> **TASK TO COMPLETE**
Begin with the first line of the listing and quote every line through the one containing "flag.visible_camera = flag.visible_diffuse"; give only those lines.

> **COLLECTED MATERIAL**
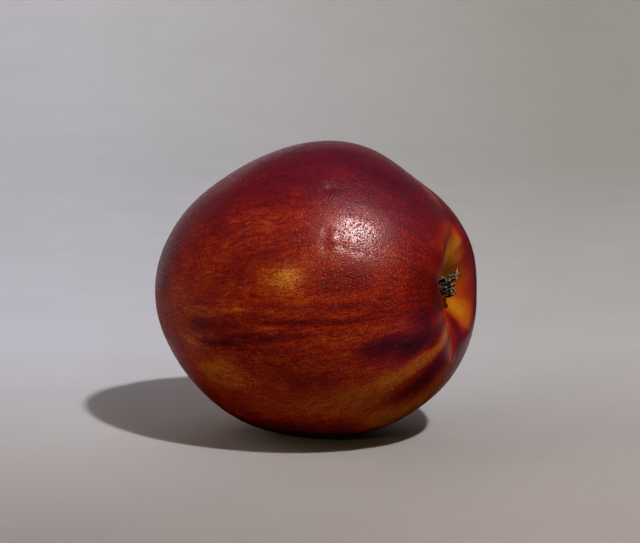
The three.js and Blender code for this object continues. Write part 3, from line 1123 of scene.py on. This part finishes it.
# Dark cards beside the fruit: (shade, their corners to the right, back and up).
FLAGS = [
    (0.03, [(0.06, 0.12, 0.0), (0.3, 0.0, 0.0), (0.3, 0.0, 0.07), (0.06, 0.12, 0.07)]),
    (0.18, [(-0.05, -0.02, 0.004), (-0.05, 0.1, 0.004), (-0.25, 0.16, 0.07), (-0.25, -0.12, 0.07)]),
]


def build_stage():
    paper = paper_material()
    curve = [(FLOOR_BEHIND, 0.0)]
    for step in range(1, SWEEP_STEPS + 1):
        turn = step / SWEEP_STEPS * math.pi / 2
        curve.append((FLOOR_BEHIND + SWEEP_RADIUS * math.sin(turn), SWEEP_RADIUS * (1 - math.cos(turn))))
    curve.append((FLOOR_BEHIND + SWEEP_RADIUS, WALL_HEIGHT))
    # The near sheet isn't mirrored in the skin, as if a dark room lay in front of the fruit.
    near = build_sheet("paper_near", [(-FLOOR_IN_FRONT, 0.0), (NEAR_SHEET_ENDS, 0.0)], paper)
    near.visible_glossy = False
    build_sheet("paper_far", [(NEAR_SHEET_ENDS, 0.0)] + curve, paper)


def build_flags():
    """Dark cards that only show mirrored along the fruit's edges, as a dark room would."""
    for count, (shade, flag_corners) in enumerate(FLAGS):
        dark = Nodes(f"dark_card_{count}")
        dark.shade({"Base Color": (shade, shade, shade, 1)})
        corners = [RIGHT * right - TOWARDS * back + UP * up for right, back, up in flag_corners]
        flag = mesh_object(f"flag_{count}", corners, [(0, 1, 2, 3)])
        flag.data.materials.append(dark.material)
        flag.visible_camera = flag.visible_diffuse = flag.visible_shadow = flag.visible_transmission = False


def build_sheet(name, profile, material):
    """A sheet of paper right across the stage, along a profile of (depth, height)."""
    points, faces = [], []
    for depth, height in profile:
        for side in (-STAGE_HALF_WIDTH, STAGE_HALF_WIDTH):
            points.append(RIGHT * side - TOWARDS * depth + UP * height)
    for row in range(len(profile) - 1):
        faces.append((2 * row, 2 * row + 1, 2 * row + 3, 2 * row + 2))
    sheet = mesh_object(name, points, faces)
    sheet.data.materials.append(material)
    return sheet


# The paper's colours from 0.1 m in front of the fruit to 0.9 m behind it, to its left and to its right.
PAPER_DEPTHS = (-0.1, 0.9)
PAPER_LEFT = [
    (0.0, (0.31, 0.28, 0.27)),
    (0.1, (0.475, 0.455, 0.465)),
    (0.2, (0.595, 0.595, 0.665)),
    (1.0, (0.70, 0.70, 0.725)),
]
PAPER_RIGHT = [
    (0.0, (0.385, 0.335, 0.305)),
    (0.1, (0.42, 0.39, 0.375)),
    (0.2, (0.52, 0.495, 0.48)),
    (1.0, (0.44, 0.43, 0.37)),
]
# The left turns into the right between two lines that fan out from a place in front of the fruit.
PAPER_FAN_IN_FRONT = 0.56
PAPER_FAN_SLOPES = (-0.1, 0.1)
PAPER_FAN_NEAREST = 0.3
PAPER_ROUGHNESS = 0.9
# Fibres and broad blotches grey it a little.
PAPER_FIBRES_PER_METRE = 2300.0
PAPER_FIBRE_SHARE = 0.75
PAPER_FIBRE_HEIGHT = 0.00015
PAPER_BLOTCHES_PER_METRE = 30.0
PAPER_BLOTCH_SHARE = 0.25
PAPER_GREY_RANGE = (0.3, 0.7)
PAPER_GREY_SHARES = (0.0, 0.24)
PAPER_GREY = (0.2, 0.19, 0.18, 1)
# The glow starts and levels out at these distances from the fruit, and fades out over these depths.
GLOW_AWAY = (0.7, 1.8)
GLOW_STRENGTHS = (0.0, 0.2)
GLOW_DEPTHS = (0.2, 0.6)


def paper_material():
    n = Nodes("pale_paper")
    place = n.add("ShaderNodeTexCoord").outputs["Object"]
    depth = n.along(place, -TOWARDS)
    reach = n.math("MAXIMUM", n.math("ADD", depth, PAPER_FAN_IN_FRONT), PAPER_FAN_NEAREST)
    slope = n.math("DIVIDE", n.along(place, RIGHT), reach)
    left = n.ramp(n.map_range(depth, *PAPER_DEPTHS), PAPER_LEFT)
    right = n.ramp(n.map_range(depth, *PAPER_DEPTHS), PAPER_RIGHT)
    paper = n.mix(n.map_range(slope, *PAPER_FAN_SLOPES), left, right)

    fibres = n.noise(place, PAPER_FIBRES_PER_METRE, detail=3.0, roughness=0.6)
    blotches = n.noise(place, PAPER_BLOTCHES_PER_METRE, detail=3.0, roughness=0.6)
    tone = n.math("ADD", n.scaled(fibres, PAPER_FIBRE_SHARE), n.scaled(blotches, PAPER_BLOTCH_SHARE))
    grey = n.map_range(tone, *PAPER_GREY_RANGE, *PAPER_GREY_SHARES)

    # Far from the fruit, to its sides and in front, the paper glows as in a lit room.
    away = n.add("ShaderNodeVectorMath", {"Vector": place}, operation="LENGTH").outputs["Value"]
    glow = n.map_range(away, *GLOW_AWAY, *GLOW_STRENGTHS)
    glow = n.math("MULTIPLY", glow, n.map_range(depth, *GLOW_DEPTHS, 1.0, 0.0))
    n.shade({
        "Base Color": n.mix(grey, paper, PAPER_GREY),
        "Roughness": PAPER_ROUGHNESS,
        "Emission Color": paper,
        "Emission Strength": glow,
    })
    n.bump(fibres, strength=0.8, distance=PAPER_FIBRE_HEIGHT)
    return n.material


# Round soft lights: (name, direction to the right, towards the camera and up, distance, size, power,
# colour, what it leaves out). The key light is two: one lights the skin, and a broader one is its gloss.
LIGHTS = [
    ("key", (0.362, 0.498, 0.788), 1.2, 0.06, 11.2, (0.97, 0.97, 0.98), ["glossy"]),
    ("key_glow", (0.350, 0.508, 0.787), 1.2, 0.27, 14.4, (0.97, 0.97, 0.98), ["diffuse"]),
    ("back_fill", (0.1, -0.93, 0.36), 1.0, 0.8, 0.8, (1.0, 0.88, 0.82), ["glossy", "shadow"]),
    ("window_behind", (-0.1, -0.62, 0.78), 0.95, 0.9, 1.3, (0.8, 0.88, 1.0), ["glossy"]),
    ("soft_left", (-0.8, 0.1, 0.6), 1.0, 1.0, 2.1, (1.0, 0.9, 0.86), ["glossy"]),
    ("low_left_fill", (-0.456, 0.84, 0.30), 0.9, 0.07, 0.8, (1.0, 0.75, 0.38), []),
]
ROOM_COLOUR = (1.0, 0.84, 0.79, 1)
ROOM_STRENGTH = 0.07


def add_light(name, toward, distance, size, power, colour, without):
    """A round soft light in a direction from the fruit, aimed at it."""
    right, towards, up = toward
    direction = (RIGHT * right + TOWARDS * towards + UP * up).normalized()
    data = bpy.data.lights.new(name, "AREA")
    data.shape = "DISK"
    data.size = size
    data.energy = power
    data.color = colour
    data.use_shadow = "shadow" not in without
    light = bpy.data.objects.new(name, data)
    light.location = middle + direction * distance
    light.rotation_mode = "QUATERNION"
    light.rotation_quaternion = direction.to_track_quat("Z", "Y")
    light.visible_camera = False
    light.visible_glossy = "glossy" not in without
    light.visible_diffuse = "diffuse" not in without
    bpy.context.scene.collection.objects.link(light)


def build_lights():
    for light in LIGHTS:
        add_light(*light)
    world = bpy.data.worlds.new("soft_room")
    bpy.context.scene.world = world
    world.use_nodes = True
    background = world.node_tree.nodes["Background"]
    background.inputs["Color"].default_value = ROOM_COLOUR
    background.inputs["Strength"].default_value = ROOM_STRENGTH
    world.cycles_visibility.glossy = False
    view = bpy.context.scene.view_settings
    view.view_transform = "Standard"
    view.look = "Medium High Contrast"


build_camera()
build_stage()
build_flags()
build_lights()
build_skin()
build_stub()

> **RESULT OF THE TASK**
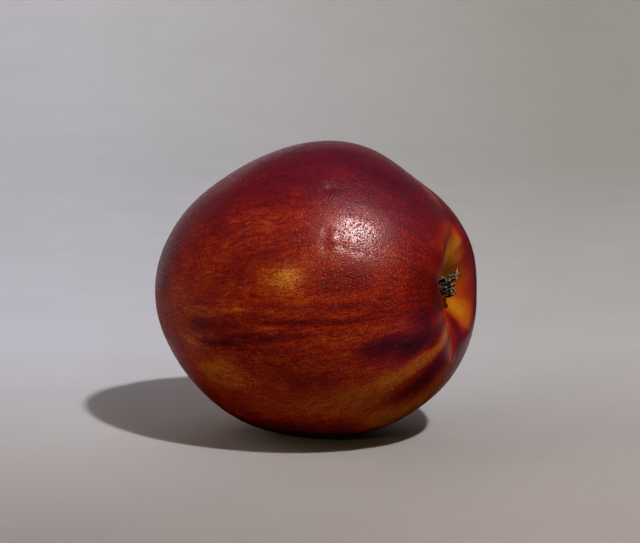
The three.js and Blender code for this object continues. Write part 3, from line 1123 of scene.py on. This part finishes it.
# Dark cards beside the fruit: (shade, their corners to the right, back and up).
FLAGS = [
    (0.03, [(0.06, 0.12, 0.0), (0.3, 0.0, 0.0), (0.3, 0.0, 0.07), (0.06, 0.12, 0.07)]),
    (0.18, [(-0.05, -0.02, 0.004), (-0.05, 0.1, 0.004), (-0.25, 0.16, 0.07), (-0.25, -0.12, 0.07)]),
]


def build_stage():
    paper = paper_material()
    curve = [(FLOOR_BEHIND, 0.0)]
    for step in range(1, SWEEP_STEPS + 1):
        turn = step / SWEEP_STEPS * math.pi / 2
        curve.append((FLOOR_BEHIND + SWEEP_RADIUS * math.sin(turn), SWEEP_RADIUS * (1 - math.cos(turn))))
    curve.append((FLOOR_BEHIND + SWEEP_RADIUS, WALL_HEIGHT))
    # The near sheet isn't mirrored in the skin, as if a dark room lay in front of the fruit.
    near = build_sheet("paper_near", [(-FLOOR_IN_FRONT, 0.0), (NEAR_SHEET_ENDS, 0.0)], paper)
    near.visible_glossy = False
    build_sheet("paper_far", [(NEAR_SHEET_ENDS, 0.0)] + curve, paper)


def build_flags():
    """Dark cards that only show mirrored along the fruit's edges, as a dark room would."""
    for count, (shade, flag_corners) in enumerate(FLAGS):
        dark = Nodes(f"dark_card_{count}")
        dark.shade({"Base Color": (shade, shade, shade, 1)})
        corners = [RIGHT * right - TOWARDS * back + UP * up for right, back, up in flag_corners]
        flag = mesh_object(f"flag_{count}", corners, [(0, 1, 2, 3)])
        flag.data.materials.append(dark.material)
        flag.visible_camera = flag.visible_diffuse = flag.visible_shadow = flag.visible_transmission = False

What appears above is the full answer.